Often cancer research goes like this: study cancerous cells in a lab dish, find mutations that appear in many of the samples, develop drugs to target proteins made by the mutated genes, and voila, new chemotherapy drugs are born. Or at least that’s the hope.
The problem with this approach is that while some mutations do lead to cancer, others just tag along, frequently occurring but not driving the cancer to spread. New research under the direction of Paul Khavari, MD, PhD, professor in the Program in Epithelial Biology at the Stanford University School of Medicine and chief of the dermatology service at the Veterans Affairs Palo Alto Healthcare System, shows a novel and more effective way of testing which mutations cause cancer and which are mere research distractions. The work is published in the June issue of Nature Genetics.
“If you have multiple suspects at the scene of a crime, you don’t know who committed the offense,” said Khavari. Without any way of differentiating the criminal from the bystander, researchers and drug companies spend time and money investigating all suspects.
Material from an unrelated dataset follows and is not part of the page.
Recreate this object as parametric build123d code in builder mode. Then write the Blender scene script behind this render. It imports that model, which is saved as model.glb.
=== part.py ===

But Khavari and his colleagues have developed a technique that allows scientists to distinguish more quickly between possible perpetrators: they grew human skin cells on the skin of mice where the researchers could see the effects of mutations they induced.
“The surprise in this study was that what is perhaps the most famous mutation in this cancer didn’t cause melanoma,” Khavari said. A mutation in a gene for the protein B-Raf shows up in the majority of all melanoma cases. “This suggests that it must be doing something,” Khavari said. But when co-first authors graduate student Yakov Chudnovsky and postdoctoral scholar Amy Adams, MD, PhD, made that mutation in their melanoma model, the cells did not become cancerous.
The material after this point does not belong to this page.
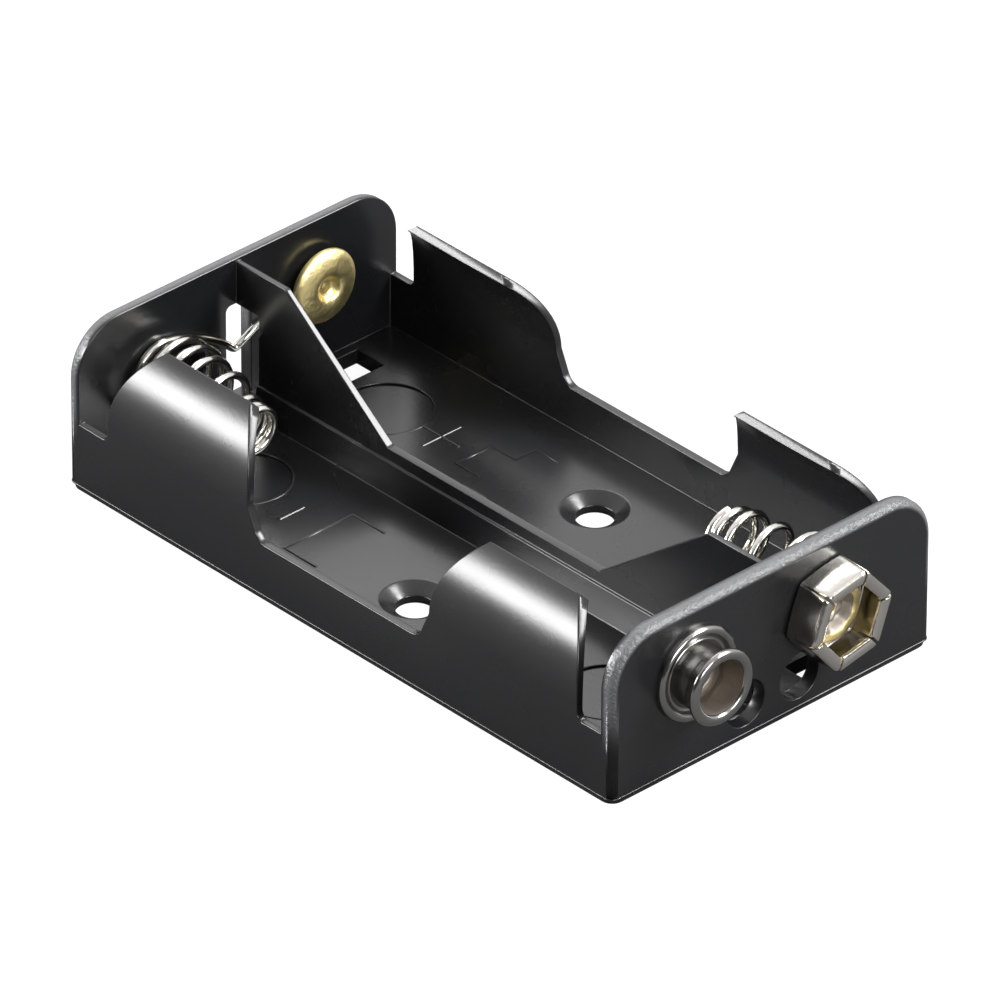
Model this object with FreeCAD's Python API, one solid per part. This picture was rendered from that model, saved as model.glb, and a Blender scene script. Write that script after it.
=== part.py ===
import FreeCAD, Part
import math
import os

# Two-cell battery holder: a moulded tray with two side-by-side lanes, springs and
# riveted contacts inside, and a snap stud and a snap socket on one end wall.
# X runs along the lanes with the snap terminals at +X, Y runs across them, Z is up.
# The origin is the centre of the tray's underside.  All values are millimetres.

Vector = FreeCAD.Vector

# Tray
body_length = 57.5
lane_width = 14.65           # clear width for one cell
wall_height = 13.4
floor_thickness = 1.3
end_wall = 1.2
side_wall = 0.65
end_edge_radius = 0.65       # outer edge of each end wall
end_corner_radius = 4.1      # top corners of each end wall
low_wall_height = 4.75       # middle of each side wall and of the divider
notch_floor = 5.7            # bottom of the notch between an end wall and a tab
notch_corner_radius = 0.6
base_step_height = 0.45      # moulded step round the foot of the tray
base_step = 0.05
base_corner_radius = 1.0

# Side tabs that curl over the cells
tab_curl_radius = 8.0        # outer face
tab_top = wall_height
tab_curl_inward = 3.15       # how far the tip lies inside the wall's outer face
tab_end_lean = 52.0          # how far each end of a tab leans back at its tip, in degrees
tab_end_radius = 7.6         # curve from the upright end to that lean
tab_end_run = 4.0            # length of the leaning line's tangent
tab_tip_radius = 0.6
tab_foot_lean = 1.1          # how much the middle end of a tab spreads towards its foot
tab_foot_radius = 1.2
short_tab_inner_end = 9.75
short_tab_outer_end = 25.1
long_tab_inner_end = 9.35
long_tab_outer_end = 24.4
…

Although these results came as a surprise, several cancer trials under way to target the B-Raf protein with chemotherapy haven’t been successful in treating melanoma. If people developing chemotherapy drugs had access to Khavari’s mouse model, they might have suspected that their trials would be in vain.
B-Raf turned out to be incapable of creating cancer, but another commonly mutated gene appeared to be a true criminal. Mutations in the gene that makes a protein called PI3K do cause melanoma in the mouse model.
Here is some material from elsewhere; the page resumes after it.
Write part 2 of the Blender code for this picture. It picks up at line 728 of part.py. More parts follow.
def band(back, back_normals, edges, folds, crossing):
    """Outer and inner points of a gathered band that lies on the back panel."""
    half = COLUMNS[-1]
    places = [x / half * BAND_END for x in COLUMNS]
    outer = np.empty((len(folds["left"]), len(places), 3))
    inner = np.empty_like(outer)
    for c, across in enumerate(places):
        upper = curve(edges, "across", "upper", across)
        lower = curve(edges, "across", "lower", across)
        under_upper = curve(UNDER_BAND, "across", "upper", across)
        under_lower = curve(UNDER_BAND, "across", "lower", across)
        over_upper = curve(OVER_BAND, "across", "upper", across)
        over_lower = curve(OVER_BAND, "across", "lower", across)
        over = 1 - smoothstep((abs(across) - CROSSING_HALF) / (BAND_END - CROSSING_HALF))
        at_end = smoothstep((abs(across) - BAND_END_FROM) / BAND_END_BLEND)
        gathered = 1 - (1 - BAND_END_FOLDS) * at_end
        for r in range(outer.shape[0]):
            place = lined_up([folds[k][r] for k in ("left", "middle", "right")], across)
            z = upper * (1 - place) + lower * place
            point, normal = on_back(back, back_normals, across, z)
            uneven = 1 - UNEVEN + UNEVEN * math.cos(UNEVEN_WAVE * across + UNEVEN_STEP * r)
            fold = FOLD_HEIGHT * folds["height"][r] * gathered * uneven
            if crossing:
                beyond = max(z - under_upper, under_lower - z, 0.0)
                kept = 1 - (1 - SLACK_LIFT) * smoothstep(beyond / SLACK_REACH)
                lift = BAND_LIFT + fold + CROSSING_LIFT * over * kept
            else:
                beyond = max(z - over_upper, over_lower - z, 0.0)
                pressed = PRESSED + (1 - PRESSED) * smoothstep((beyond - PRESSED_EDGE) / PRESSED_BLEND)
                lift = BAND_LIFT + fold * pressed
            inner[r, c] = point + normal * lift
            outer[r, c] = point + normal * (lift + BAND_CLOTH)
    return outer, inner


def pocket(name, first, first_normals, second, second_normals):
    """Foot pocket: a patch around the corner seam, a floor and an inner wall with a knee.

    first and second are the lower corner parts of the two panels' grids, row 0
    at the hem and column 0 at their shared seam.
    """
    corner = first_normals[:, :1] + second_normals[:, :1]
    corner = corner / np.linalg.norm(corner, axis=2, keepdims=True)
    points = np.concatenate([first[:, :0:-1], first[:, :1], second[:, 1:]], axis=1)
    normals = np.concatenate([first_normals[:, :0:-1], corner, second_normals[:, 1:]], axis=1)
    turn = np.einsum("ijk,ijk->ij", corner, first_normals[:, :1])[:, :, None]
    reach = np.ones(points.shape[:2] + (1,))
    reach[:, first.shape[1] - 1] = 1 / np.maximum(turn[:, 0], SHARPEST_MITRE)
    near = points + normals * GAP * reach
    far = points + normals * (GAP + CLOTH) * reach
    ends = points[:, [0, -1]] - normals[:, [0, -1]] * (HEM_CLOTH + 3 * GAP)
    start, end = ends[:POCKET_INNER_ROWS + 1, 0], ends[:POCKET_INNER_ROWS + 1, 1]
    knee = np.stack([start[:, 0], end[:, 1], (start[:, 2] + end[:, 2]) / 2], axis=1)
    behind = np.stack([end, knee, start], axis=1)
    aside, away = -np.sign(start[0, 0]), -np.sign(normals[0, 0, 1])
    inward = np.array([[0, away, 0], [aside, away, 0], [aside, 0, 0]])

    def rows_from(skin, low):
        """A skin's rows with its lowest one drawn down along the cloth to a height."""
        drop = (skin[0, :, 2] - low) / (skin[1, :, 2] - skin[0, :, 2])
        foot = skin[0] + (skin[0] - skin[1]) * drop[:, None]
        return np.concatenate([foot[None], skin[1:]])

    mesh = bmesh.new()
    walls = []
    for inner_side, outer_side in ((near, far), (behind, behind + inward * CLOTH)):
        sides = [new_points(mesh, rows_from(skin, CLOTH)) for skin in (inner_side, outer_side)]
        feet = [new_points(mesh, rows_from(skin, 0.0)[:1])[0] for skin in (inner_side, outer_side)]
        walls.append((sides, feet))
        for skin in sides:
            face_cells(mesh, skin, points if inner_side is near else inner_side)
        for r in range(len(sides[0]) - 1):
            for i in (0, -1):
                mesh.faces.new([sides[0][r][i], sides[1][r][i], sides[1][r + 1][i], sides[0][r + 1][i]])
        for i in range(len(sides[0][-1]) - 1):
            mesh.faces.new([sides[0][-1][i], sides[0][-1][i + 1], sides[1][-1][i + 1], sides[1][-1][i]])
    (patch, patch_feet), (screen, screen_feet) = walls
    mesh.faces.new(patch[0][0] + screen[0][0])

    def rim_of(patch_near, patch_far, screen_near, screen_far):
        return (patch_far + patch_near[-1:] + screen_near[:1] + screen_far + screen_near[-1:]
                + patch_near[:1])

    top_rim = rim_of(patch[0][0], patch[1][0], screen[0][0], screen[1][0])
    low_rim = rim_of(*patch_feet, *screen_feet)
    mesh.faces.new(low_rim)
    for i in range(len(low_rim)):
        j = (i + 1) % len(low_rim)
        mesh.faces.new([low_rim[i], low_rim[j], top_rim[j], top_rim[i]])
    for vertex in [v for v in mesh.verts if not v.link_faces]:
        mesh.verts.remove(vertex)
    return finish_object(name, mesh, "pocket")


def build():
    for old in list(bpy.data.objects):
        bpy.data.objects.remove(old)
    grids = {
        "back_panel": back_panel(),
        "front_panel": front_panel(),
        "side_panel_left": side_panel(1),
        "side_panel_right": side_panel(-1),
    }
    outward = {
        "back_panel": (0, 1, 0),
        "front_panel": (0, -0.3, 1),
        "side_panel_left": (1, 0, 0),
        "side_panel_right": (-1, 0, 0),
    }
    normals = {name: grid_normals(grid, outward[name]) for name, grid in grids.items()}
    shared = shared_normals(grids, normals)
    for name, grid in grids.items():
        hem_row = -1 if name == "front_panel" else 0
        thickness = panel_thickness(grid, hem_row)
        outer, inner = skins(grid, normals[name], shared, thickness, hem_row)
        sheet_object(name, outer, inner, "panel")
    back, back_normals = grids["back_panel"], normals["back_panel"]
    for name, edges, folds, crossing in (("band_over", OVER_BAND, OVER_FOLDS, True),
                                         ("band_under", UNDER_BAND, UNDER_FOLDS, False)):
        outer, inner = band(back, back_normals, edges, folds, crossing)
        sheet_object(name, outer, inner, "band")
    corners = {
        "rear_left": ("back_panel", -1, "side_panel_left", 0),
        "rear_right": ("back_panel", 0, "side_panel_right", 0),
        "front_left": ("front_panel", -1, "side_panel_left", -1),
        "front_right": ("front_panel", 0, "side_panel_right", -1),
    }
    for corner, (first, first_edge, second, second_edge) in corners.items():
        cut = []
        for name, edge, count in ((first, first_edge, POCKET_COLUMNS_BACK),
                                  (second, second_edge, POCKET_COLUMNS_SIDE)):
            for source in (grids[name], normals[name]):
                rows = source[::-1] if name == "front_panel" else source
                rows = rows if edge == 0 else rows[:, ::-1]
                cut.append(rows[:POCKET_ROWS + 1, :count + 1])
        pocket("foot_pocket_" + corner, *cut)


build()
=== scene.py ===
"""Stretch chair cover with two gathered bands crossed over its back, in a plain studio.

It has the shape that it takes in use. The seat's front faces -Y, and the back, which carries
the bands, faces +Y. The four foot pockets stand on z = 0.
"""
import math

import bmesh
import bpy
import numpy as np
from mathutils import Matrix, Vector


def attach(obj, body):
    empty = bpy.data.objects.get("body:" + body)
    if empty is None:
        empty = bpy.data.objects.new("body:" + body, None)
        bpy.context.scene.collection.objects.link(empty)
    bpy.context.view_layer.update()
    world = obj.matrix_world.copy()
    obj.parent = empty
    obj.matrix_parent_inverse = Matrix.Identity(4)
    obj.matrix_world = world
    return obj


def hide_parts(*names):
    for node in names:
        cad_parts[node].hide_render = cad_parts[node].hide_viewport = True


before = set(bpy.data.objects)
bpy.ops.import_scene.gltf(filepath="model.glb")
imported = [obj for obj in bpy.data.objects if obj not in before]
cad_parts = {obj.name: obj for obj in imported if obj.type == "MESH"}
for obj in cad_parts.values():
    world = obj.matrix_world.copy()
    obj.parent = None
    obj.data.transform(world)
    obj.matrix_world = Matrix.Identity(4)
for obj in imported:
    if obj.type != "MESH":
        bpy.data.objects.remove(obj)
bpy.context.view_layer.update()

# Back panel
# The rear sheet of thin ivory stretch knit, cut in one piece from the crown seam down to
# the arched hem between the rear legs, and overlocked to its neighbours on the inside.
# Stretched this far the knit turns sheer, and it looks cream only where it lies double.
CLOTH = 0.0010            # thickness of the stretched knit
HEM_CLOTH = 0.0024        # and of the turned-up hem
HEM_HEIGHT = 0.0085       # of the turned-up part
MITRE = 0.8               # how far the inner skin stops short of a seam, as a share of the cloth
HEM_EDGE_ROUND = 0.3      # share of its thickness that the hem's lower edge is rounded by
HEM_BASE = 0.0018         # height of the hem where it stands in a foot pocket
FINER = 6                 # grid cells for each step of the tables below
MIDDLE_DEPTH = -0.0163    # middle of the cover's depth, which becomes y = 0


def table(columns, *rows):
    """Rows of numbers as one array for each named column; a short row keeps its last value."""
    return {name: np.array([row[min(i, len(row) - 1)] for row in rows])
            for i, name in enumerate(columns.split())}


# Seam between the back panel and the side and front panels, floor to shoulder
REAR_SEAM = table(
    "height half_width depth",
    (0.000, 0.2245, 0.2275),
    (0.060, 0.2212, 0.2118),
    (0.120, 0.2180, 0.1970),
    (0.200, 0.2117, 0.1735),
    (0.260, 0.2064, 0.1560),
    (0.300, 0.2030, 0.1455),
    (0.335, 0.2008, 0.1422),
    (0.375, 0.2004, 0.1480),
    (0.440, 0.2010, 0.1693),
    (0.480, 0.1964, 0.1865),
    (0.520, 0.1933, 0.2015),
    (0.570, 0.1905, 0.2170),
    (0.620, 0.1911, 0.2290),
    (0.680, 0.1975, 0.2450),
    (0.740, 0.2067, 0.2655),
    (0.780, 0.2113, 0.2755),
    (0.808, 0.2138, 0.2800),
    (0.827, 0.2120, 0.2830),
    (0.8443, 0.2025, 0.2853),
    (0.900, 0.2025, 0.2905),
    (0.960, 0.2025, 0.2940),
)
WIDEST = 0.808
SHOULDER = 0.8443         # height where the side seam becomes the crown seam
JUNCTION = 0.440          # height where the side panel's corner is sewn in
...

“These studies highlight which mutations are primary drivers of cancer and allow us to focus in on that pathway,” Chudnovsky said.
This work could be a breakthrough for studying one of the hardest cancers to treat. Melanoma first appears as a mole or skin discoloration. The best way to beat the disease is to remove this early cancer before it spreads. “Once it spreads, there are no therapies that are universally effective,” Khavari said.
The key to this study was developing a way to induce mutations in the human skin cells and transplant them onto the mice. In the past, researchers studied melanoma in a lab dish where the cells don’t behave like normal cancers. And although mice can develop melanoma, it is quite different than the human disease and is also not an ideal way of studying human cancer.
Chudnovsky said that tricking the human cells to grow on mice was no small feat. “Normally the changes leading to cancer take 60 or so years to develop. We telescoped that process into a matter of days,” he said. This allowed Chudnovsky and Adams to test several different criminal suspects for their ability to cause cancer.
In future work the team hopes to test additional mutations and develop similar models for other forms of human cancers.